According to Indian Sugar Mills Association (ISMA), in 2014-15, India produced 283.10 lakh tonnes of sugar. The total sugar offtake during that season was 267.04 lakh tonnes (including domestic consumption + exports). In 2015-16, the country produced 251.25 lakh tonnes of sugar and the total sugar offtake was 264.53 lakh tonnes.

In 2016-17, the country produced 202.85 lakh tonnes of sugar and the total sugar offtake during that season was 246.07 lakh tonnes. In 2017-18, the country produced a whopping 324.79 lakh tonnes of sugar and the total offtake was 258.4 lakh tonnes.

The price of sugar in the international market stood at Rs 19 per kg, yet here in India, the government had an FRP based on the price of Rs 34 per kg.

Ideally, the mills pay the FRP as a first installment to farmers within 14 days of being supplied the cane. Following this, depending upon the factory’s earnings from sugar and by-products, the farmers receive a second payment close to the end of the crushing period, usually around March.

A third is received by them before Diwali. This time around, most mills haven’t been able to pay even the first installment. A proposal put forward by the millers to split the FRP in installments was shot down by the farmers.

Union minister Nitin Gadkari has been advising cane growing farmers to stop cultivating sugarcane or use their produce for ethanol production instead of sugar. This, in the absence of an ‘equal crop policy for all crops’, seems like a knee-jerk reaction.
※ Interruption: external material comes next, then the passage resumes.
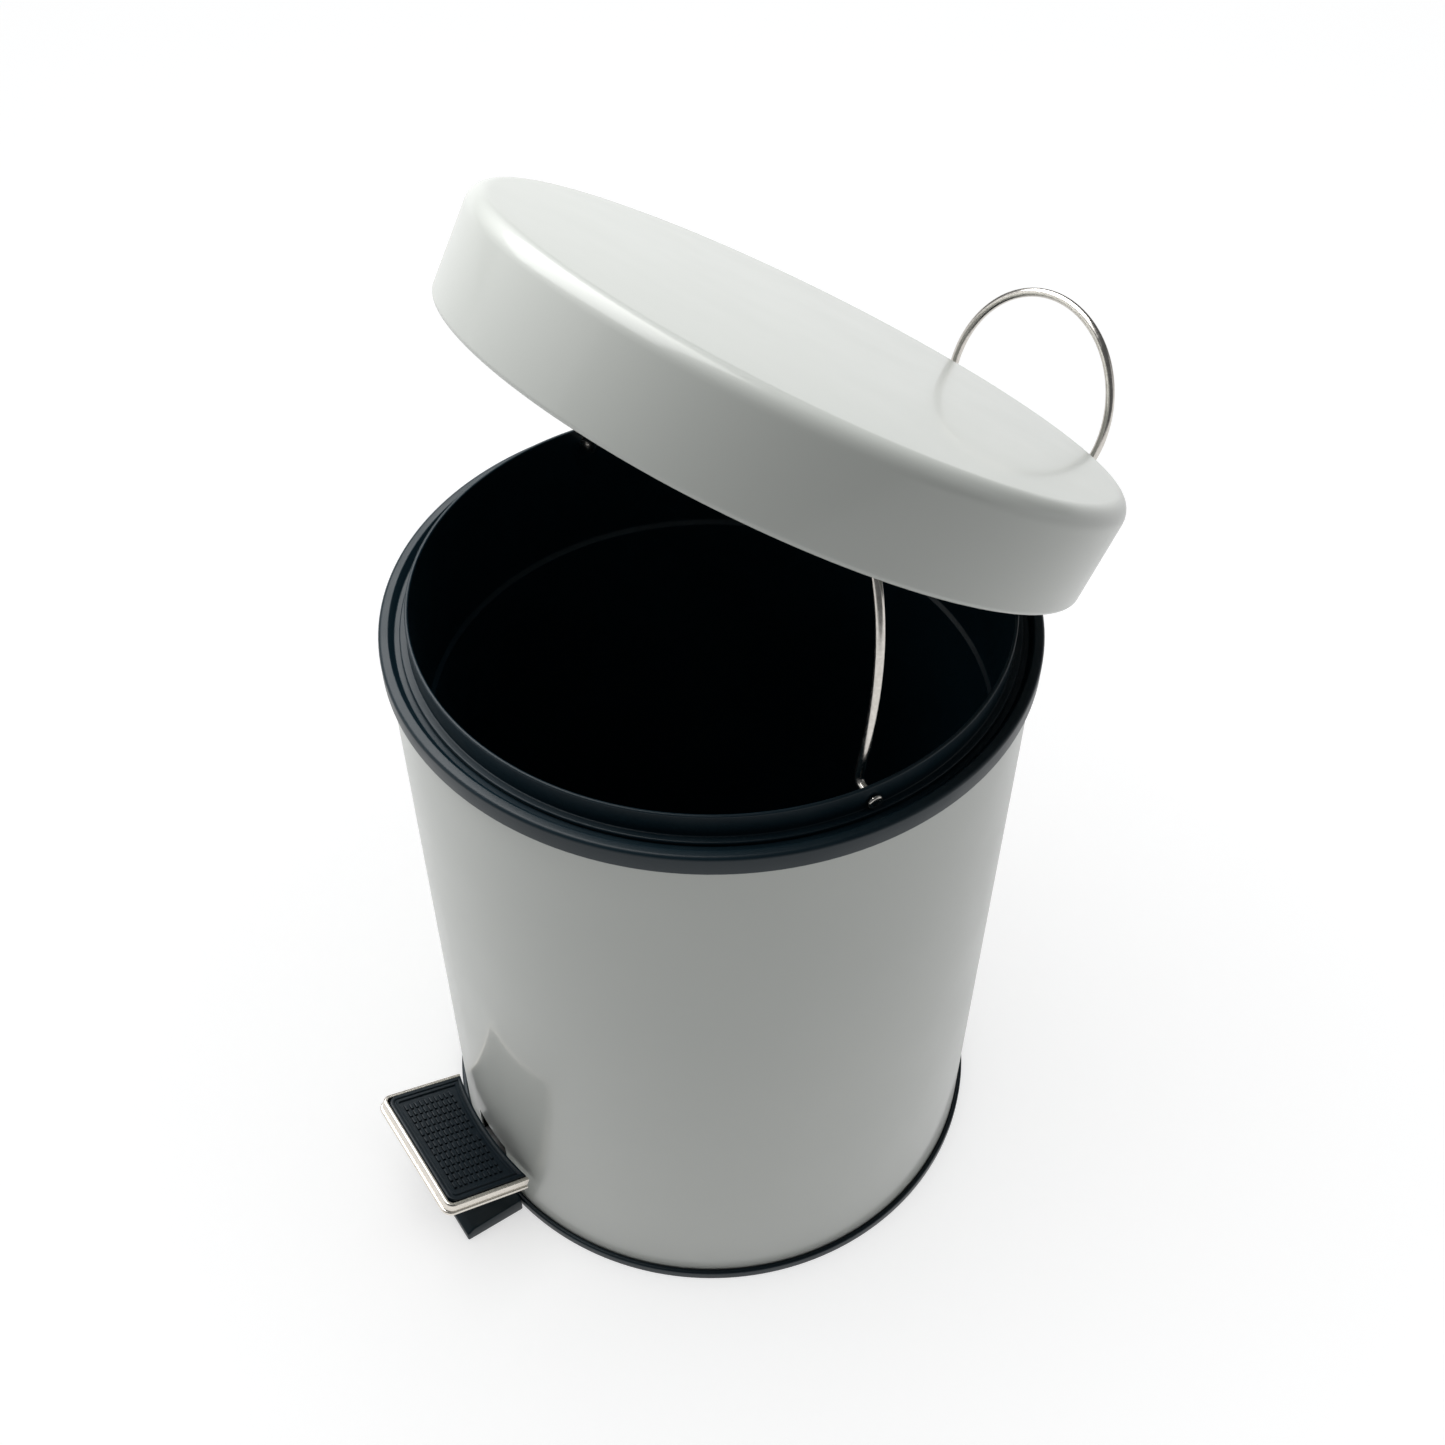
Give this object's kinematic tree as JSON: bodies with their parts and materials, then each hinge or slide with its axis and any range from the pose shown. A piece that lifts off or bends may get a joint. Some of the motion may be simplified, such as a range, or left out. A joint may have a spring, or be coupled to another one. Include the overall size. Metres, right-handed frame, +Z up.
{
  "type": "pedal trash can",
  "caption": "Round painted steel pedal bin with a black inner bucket, a wire bail, a rear wire loop and a foot pedal that lifts the hinged lid through a rod.",
  "frame": {"origin": "centre of the base on the floor, on the shell's axis", "axes": "+Z up along the shell's axis, -Y towards the pedal, +Y towards the lid hinge"},
  "size_m": [0.2056, 0.2854, 0.3803],
  "materials": {
    "paint": "semi-gloss light grey white paint",
    "black_plastic": "satin black polypropylene",
    "black_rubber": "ribbed matt rubber",
    "steel_wire": "bright drawn wire",
    "stainless": "polished pressed stainless steel",
    "zinc_steel": "zinc plated steel"
  },
  "bodies": {
    "bin": {"outer_shell": "paint", "base": "black_plastic", "top_ring": "black_plastic", "inner_bucket": "black_plastic", "hinge_bracket": "black_plastic", "hinge_pin": "zinc_steel", "bracket_screw_left": "zinc_steel", "bracket_screw_right": "zinc_steel", "handle_loop": "steel_wire", "rod_guide": "black_plastic", "rod_guide_rivet": "zinc_steel", "lever_axle": "zinc_steel"},
    "lid": {"lid_shell": "paint", "lid_hinge_plate": "zinc_steel", "lid_rivet_front": "zinc_steel", "lid_rivet_rear": "zinc_steel"},
    "bail": {"bucket_bail": "steel_wire"},
    "pedal": {"pedal_tray": "stainless", "pedal_pad": "black_rubber", "pedal_lever": "zinc_steel", "pedal_rivet_left": "zinc_steel", "pedal_rivet_right": "zinc_steel"},
    "rod": {"lift_rod": "zinc_steel"}
  },
  "joints": [
    {"name": "lid_hinge", "type": "hinge", "parent": "bin", "child": "lid", "pos_m": [0, 0.104, 0.2393], "axis": [-1, 0, 0], "range_deg": [-32.6, 23.4]},
    {"name": "bail_swing", "type": "hinge", "parent": "bin", "child": "bail", "pos_m": [0, 0, 0.2458], "axis": [-0.9833, 0.1822, 0], "range_deg": [-86.8, 62.3]},
    {"name": "pedal_press", "type": "hinge", "parent": "bin", "child": "pedal", "pos_m": [0.00299, 0.03487, 0.0105], "axis": [0.9963, -0.0854, 0], "range_deg": [-4.05, 2.95]},
    {"name": "rod_lift", "type": "slide", "parent": "bin", "child": "rod", "axis": [0, 0, 1], "range_m": [-0.0044, 0.0032]}
  ],
  "couplings": [
    {"joint": "bail_swing", "follows": "lid_hinge", "ratio": 2.66},
    {"joint": "pedal_press", "follows": "lid_hinge", "ratio": 0.123},
    {"joint": "rod_lift", "follows": "lid_hinge", "m_per_rad": 0.00765}
  ]
}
The government is yet to find an actual solution to the crisis. In Maharashtra, of the 181 operational factories, as many as 74 haven’t paid any money till now for the ongoing season, and the palpable anger among farmers is justified.

Nationalist Congress Party (NCP) supremo and former agriculture minister Sharad Pawar has—on the lines of relief packages announced by state government of Uttar Pradesh, Punjab and Haryana—demanded that even Maharashtra extend aid of Rs 500 crore to sugar mills.

In a recent letter to Prime Minister Narendra Modi, Mr Pawar has highlighted a tremendous “unrest and depression” among small and marginal cane growers that is on the verge of triggering a mass-scale revolt in the future.

Fadnavis, on his part, has requested the Central government to increase the ex-mill MSP of sugar to Rs 31 per kg from Rs 29 per kg.